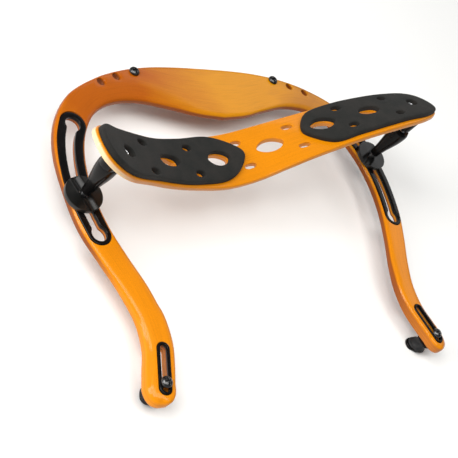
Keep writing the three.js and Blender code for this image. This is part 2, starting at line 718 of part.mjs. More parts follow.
['left', 'right'].forEach((side) => {
  const leg = side === 'left' ? LEG_LEFT : LEG_RIGHT;
  add(`slot_liner_${side}`, makeLiner(linerOutline(side, 0), keySlotOutline(side, 0)), BLACK_PLASTIC);
  const [rim, opening] = [CLAW_LINER_HALF, CLAW_SLOT_HALF_WIDTH].map((half) => clawSlotOutline(side, half));
  add(`claw_slot_liner_${side}`, makeLiner(rim, opening), BLACK_PLASTIC);
  add(`leg_stem_${side}`, makeStem(leg), BLACK_STEEL);
  add(`clamp_disc_${side}`, makeClampDisc(leg, DISC_TURN[side]), BLACK_PLASTIC);
  add(`leg_barrel_${side}`, makeBarrel(leg), BLACK_PLASTIC);
  add(`ball_stud_${side}`, makeBallStud(leg), STEEL);
  add(`plate_bracket_${side}`, makeBracket(side, leg), BLACK_PLASTIC);
  add(`plate_screw_${side}`, makePlateScrew(side), STEEL);
  add(`pad_${side}`, makePad(side), FOAM);
  [['arm_claw', ARM_CLAW], ['end_claw', END_CLAW]].forEach(([kind, claw]) => {
    const at = sidePoint(claw.at, side);
    const direction = sidePoint(claw.toeDirection, side);
    const post = makeClawPost(at, claw.top, direction, CLAW_SCREW.shankRadius);
    add(`${kind}_post_${side}`, post, BLACK_PLASTIC);
    add(`${kind}_rubber_${side}`, makeClawRubber(at, claw.top, direction), RUBBER);
    add(`${kind}_screw_${side}`, makeClawScrew(at, claw.screwSeat), BLACK_STEEL);
  });
});

const box = new THREE.Box3().setFromObject(assembly);
const centre = box.getCenter(new THREE.Vector3());
assembly.position.set(-centre.x, -centre.y, -box.min.z);

export default assembly;
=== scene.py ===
import math

import bpy
import numpy as np
from mathutils import Matrix, Vector
from mathutils.geometry import delaunay_2d_cdt


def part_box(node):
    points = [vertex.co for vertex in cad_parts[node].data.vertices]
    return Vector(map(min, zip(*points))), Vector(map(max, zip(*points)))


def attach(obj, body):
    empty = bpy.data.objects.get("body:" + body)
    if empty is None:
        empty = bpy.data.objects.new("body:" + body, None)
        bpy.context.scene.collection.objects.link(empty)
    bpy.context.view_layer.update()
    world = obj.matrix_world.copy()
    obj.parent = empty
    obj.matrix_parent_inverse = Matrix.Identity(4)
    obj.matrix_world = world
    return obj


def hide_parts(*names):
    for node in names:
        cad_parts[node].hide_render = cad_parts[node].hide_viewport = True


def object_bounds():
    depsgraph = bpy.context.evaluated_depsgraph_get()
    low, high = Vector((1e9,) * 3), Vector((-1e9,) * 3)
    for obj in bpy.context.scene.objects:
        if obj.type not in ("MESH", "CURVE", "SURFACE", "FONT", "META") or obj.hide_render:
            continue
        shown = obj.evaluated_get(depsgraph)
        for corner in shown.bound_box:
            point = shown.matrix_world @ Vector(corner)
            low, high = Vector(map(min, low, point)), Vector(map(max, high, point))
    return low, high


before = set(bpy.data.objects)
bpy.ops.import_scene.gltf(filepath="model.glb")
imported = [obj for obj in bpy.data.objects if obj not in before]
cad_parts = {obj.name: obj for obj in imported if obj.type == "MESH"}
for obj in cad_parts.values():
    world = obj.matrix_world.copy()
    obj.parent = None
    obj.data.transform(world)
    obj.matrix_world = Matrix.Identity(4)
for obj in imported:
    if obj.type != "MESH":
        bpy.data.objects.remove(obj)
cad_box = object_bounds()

# A violin shoulder rest. The pieces are drawn in millimetres as in the design: z = 0 is the back
# edge of the instrument, y = 0 its chin end. ORIGIN carries them into the frame, in metres.

MM = 0.001
SIDES = {"left": -1, "right": 1}
LEG = {"left": (-90.95, -64.6), "right": (89.6, -46.6)}
CLAW_BOTTOM = -8.0
GAP = 0.3

stem_low, stem_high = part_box("leg_stem_left")
ORIGIN = (np.array(stem_low) + np.array(stem_high)) / 2 - np.array([*LEG["left"], 0]) * MM
ORIGIN[2] = cad_box[0][2] - CLAW_BOTTOM * MM

# ---- driving dimensions, in millimetres ----

CRADLE_INNER = [
    (0, -25.2, 10.6), (14, -23.6, 10.4), (28, -19.8, 9.7), (45, -16.2, 8.8), (60, -17.6, 8.4),
    (70.4, -23.2, 8.0), (77.6, -33, 7.6), (82.3, -46, 7.5), (83.9, -62, 7.5), (82.1, -78, 7.5),
    (77.8, -93, 7.5), (72.8, -107.5, 7.5), (70.3, -120, 7.5), (70.7, -131.5, 7.5),
    (73, -140, 7.5), (76.1, -148.5, 7.5),
]
CRADLE_OUTER = [
    (0, 4.87, 8.2), (17, 4.68, 8.2), (33, 3.6, 8.3), (48.5, 0.9, 8.4), (64.5, -4.4, 8.4),
    (81, -14, 8.2), (91.2, -27.5, 7.7), (96, -42.5, 7.5), (97, -62, 7.5), (95.5, -79, 7.4),
    (91, -93, 7.3), (85.7, -107.5, 7.0), (82.5, -120.5, 6.8), (83.1, -131.5, 6.6),
    (86, -139.8, 6.5), (88.3, -146.5, 6.3),
]
CRADLE_THICKNESS = 4.0
ARM_TIP_THICKNESS = 6.0
ARM_TIP_REACH = 7.7
ARM_TIP_SQUARENESS = 0.75  # 1 would draw half an ellipse, 0 a rectangle
TIP_THICKENING_START = -95.0
TIP_THICKENING_LENGTH = 50.0
CRADLE_CROWN = 0.35
CRADLE_ROUND = {"bar": 1.5, "tip_outside": 3.8, "tip_inside": 1.4, "under": 1.1}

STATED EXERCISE
Each line from the one containing "const box = new" through the one containing "return low, high" must be retyped exactly, the first and last of these included.

WRITTEN RESPONSE
const box = new THREE.Box3().setFromObject(assembly);
const centre = box.getCenter(new THREE.Vector3());
assembly.position.set(-centre.x, -centre.y, -box.min.z);

export default assembly;
=== scene.py ===
import math

import bpy
import numpy as np
from mathutils import Matrix, Vector
from mathutils.geometry import delaunay_2d_cdt


def part_box(node):
    points = [vertex.co for vertex in cad_parts[node].data.vertices]
    return Vector(map(min, zip(*points))), Vector(map(max, zip(*points)))


def attach(obj, body):
    empty = bpy.data.objects.get("body:" + body)
    if empty is None:
        empty = bpy.data.objects.new("body:" + body, None)
        bpy.context.scene.collection.objects.link(empty)
    bpy.context.view_layer.update()
    world = obj.matrix_world.copy()
    obj.parent = empty
    obj.matrix_parent_inverse = Matrix.Identity(4)
    obj.matrix_world = world
    return obj


def hide_parts(*names):
    for node in names:
        cad_parts[node].hide_render = cad_parts[node].hide_viewport = True


def object_bounds():
    depsgraph = bpy.context.evaluated_depsgraph_get()
    low, high = Vector((1e9,) * 3), Vector((-1e9,) * 3)
    for obj in bpy.context.scene.objects:
        if obj.type not in ("MESH", "CURVE", "SURFACE", "FONT", "META") or obj.hide_render:
            continue
        shown = obj.evaluated_get(depsgraph)
        for corner in shown.bound_box:
            point = shown.matrix_world @ Vector(corner)
            low, high = Vector(map(min, low, point)), Vector(map(max, high, point))
    return low, high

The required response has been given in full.